Nick, was this based off my conundrum last week? If so I was still curious as to what happened on my end, in that I know what I did (grounded loop), but how it affected things is what Im curious about. I did do a little testing before fixing it.

In my case, I grounded a jack in a (badly mutilated) patch panel, as I saw continuity to ground on the loop terminals (going to converter). It sorta worked, but as you know, it goofed up with other stuff connected. In this case Im directly connecting jacks, theyre not looped at the panel (everything cut).

While I still showed current (as my grounded jack was after the current meter and loop feed on the loop panel)...somehow, it broke the loop because the ground of the looping jack "closed the loop" so that any further jacks now had nothing or very little really.

Testing:
I checked the loop supply I was using and had no ground on negative or positive. I -did- have ground at the loop patch panel cabinet, but no jack sleeves rung to ground.

I also verified that the inputs and outputs on my high\low converters also had no grounds, on sleeves, BUT they are grounded (metal case), and the stuff is at least 30 years old, so they could have leaky bypass caps inside too (as well as the cv-2460) (and the loop supply possibly).

One thing I forgot to check was what voltage I get between positive and ground on the loop supply.

As it turned out, that patch panel was still connected to another loop supply, which had negative grounded. Go figured they didnt cut that. I disconnected the loop supply in the panel and connected my converter jacks directly to the terminals.

On the low level side youre right in that the negative is grounded. In the ships low level patch panels, all wiring runs were literally bolted to ground at the rack. The only signals on the patch cables were data (tip) and step (ring). No ground on sleeve at all. (I wired ours to have ground on ring).

Jeff KC3GJX






On Dec 3, 2023, at 2:36 PM, Nick England <[email protected]> wrote:


As usual, I'm sure I'll screw something up so additions and corrections are welcomed.

When hooking up multiple units to a multi-loop patch panel it is possible to inadvertently short something out because a connected device has one side of the line grounded.
Typically the minus side of the loop supply will be grounded and that is a return for all loops. Each loop is fed by the positive side of the supply through a current limiting resistor and then through the LOOPING jacks and then the SET jacks (TTY printer, TD, reperf, etc.) and then to the LOOP DEVICE (keyer/converter/etc.) and then back to minus/ground. This arrangement works if NO LINE TO A TTY IS GROUNDED

A note from hard-won experience - some TTY sets are polarity sensitive - M28 RO, KSR, and ASR may have a LESU with a line relay or selector magnet driver - you must apply proper loop polarity to the line inputs. Western Union devices might have one line grounded and you'll need to isolate that.

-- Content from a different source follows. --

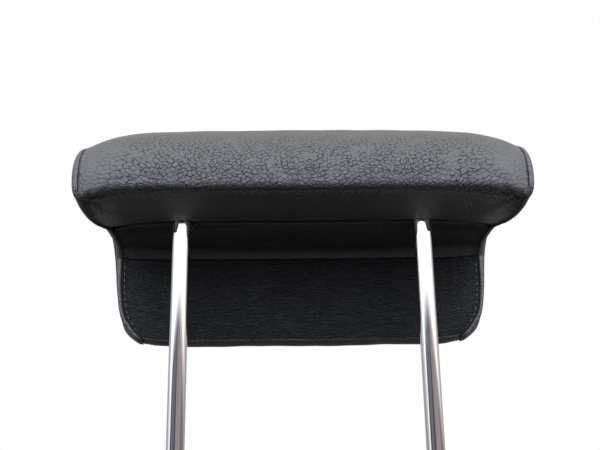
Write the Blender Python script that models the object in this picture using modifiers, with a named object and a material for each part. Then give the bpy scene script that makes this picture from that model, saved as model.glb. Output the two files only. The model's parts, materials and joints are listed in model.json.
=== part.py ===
"""Two-post head restraint for a seat back, built as an assembly of separate parts.

Frame: metres, +Z up, -Y towards the side that the head rests on, +X to the left of a person in the seat.
The origin lies midway between the two post axes, in the plane of the post tips.
The cushion has an L-shaped side view: a thick roll behind and above the posts, and a thin lip that hangs
down in front of them, so the seat back's top edge fits between the lip and the posts.
"""

import math

import bmesh
import bpy
import numpy as np
from mathutils import Matrix, Vector

MM = 0.001

# Driving dimensions
POST_RADIUS = 5.0 * MM
POST_SPACING = 140.0 * MM
POST_REACH = 185.0 * MM  # post tip to the cushion's underside
BEND_RADIUS = 20.0 * MM
CROSSBAR_RISE = 27.0 * MM  # cushion's underside to the crossbar's axis
LEATHER = 1.4 * MM
GAP = 0.4 * MM  # between parts that touch
FOAM_GAP = 1.0 * MM  # between the foam and the leather
WALL = 2.2 * MM  # moulded plastic

# The cushion's outline, seen from the side. Each control point holds, in millimetres: y, height above the
# underside, half width of the cover at the side seam, and how far the outline has moved in y and in height
# by the time it reaches that seam. A smooth curve runs through the points of each stretch.
UNDERSIDE_REAR = (
    (0.0, 0.5, 113.5, -3.0, -2.5),
    (12.0, -0.5, 116.5, -4.0, -3.0),
    (30.0, -2.0, 118.5, -5.0, -3.5),
    (48.0, -2.5, 118.8, -6.5, -3.5),
    (57.5, -1.6, 118.5, -7.0, -3.0),
)
MAIN = (
    (57.5, -1.6, 118.5, -7.0, -3.0),
    (61.5, -1.4, 119.3, -7.5, -2.8),
    (64.2, 0.6, 120.2, -8.0, -2.6),
    (65.2, 4.5, 120.8, -8.0, -2.4),
    (65.0, 11.0, 121.0, -8.0, -2.2),
    (62.6, 18.5, 121.0, -7.0, -2.6),
    (57.5, 26.0, 121.0, -5.5, -4.4),
    (50.5, 33.2, 120.5, -4.2, -6.5),
    (36.0, 41.4, 120.0, -3.0, -8.0),
    (18.0, 50.0, 119.5, -2.0, -9.0),
    (0.0, 57.0, 118.5, -0.5, -10.0),
    (-18.0, 61.5, 117.5, 0.5, -10.5),
    (-36.0, 61.0, 116.5, 3.0, -9.0),
    (-52.0, 53.0, 116.0, 6.0, -7.5),
    (-62.0, 38.0, 115.5, 7.0, -4.0),
    (-66.0, 18.0, 115.5, 6.5, -1.0),
    (-67.0, -8.0, 114.5, 5.5, 0.0),
    (-66.5, -30.0, 113.0, 4.0, 0.0),
    (-64.5, -46.0, 109.0, 2.5, 1.0),
    (-60.0, -56.5, 104.0, 1.5, 2.0),
    (-52.0, -61.8, 100.0, 0.5, 2.5),
    (-44.0, -62.6, 99.0, 0.0, 2.5),
    (-38.5, -60.5, 100.0, 0.0, 2.0),
)
LIP_BACK = (
    (-38.5, -60.5, 100.0, 0.0, 2.0),
    (-38.0, -54.0, 105.0, 0.0, 1.0),
    (-37.8, -44.0, 110.3, 0.0, 0.0),
    (-37.8, -30.0, 112.4, 0.0, 0.0),
    (-37.9, -18.0, 112.8, 0.0, 0.0),
    (-38.2, -10.5, 112.6, 0.0, 1.5),
)
UNDERSIDE_FRONT = (
    (-38.2, -10.5, 112.6, 0.0, 1.5),
    (-33.0, -5.0, 112.3, 0.0, 0.5),
    (-24.0, -1.8, 112.3, -1.0, -1.0),
    (-12.0, 0.0, 112.8, -2.0, -2.0),
    (0.0, 0.5, 113.5, -3.0, -2.5),
)
STRETCHES = (  # control points, and how many facets each stretch gets
    (UNDERSIDE_REAR, 6),
    (MAIN, 36),
    (LIP_BACK, 7),
    (UNDERSIDE_FRONT, 6),
)
END_POWER = 10  # how late the outline moves on its way to the side seam
ACROSS = (0.0, 0.25, 0.5, 0.7, 0.84, 0.93, 1.0)  # share of the half width, mirrored
RINGS = (1.0, 0.85, 0.6, 0.3)  # side panel rings, as shares of the way out from its hub
HUB = (-48.0 * MM, 4.0 * MM)  # y and height that the side panel's rings shrink to
HUB_HALF_WIDTH = 120.5 * MM
BULGE_POWER = 3
SLIT_HALF = 1.4 * MM  # half the gap between the two underside flaps

# Inside the cushion
MOUTH = (102.0 * MM, 10.5 * MM)  # half length and half width of the foam's slot
CARRIER_HALF_LENGTH = 92.0 * MM
CARRIER_DEPTH = 16.0 * MM  # from the parting plane to the outer wall
CARRIER_BOTTOM = 13.0 * MM
CARRIER_TOP = 41.0 * MM
RIB_X = (-50.0 * MM, -30.0 * MM, 0.0, 30.0 * MM, 50.0 * MM)
RIB_THICKNESS = 2.0 * MM
SCREWS = ((-82.0 * MM, 27.0 * MM), (-22.0 * MM, 36.0 * MM), (22.0 * MM, 36.0 * MM), (82.0 * MM, 27.0 * MM))
BOSS_RADIUS = 5.4 * MM
SCREW_SHANK_RADIUS = 1.9 * MM
SCREW_HEAD_RADIUS = 3.9 * MM
SCREW_HEAD_HEIGHT = 2.4 * MM
SCREW_LENGTH = 24.0 * MM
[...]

Some RTTY converters and modems have isolated loop inputs and outputs but many do not. Here's a quick list of what I have found -
FSK Receive Converters (with internal loop supply)
Dovetron - negative side of loop is ground

FSK Receive Converters (no internal loop supply)
AN/URA-8A, 8B (CV-89) - switches loop (pin A) to ground (pin B)
AN/URA-17 (CV-483) - switches loop (pin A) to ground (pin B)
AN/URA-17A (CV-483A) - switches loop (pin A) to ground (pin B)
AN/URA-17B (CV-483B) - switches loop (pin A) to ground (pin B)
AN/URA-17C (CV-483C) - switches loop (pin A) to ground (pin B)
AN/URA-17D (CV-483D) - switches loop (J8/A) to ground (J8/B)
                     (or for a negative loop switches J8/C to J8/B)

FSK TU receive/transmit (no internal loop supply)
AN/SGC-1 -
     SEND/RCV loop isolated (TTY+, TTY-)
AN/URA-17E (CV-3510A)
     SEND loop isolated (+loop J5/A, -loop J5/B)
     RCV loop isolated (+loop J8/A, -loop J8/B)
AN/URA-17F (CV-3510B)
     SEND loop isolated (+loop J9/A, -loop J9/B)
     RCV loop isolated (+loop J6/A, -loop J6/B)
CV-2460
     SEND loop isolated (+loop TB1/6, -loop TB1/7)
     RCV loop isolated (+loop TB2/5, -loop TB2/6)

AN/URC-32 transmit keyer (+loop TBD/1, ground TBD/16
AN/URT-23 transmit keyer isolated (+loop J7/B, -loop J7/C)

Note - I believe that all low level devices have one side grounded and the other is signal with +/-6v signaling.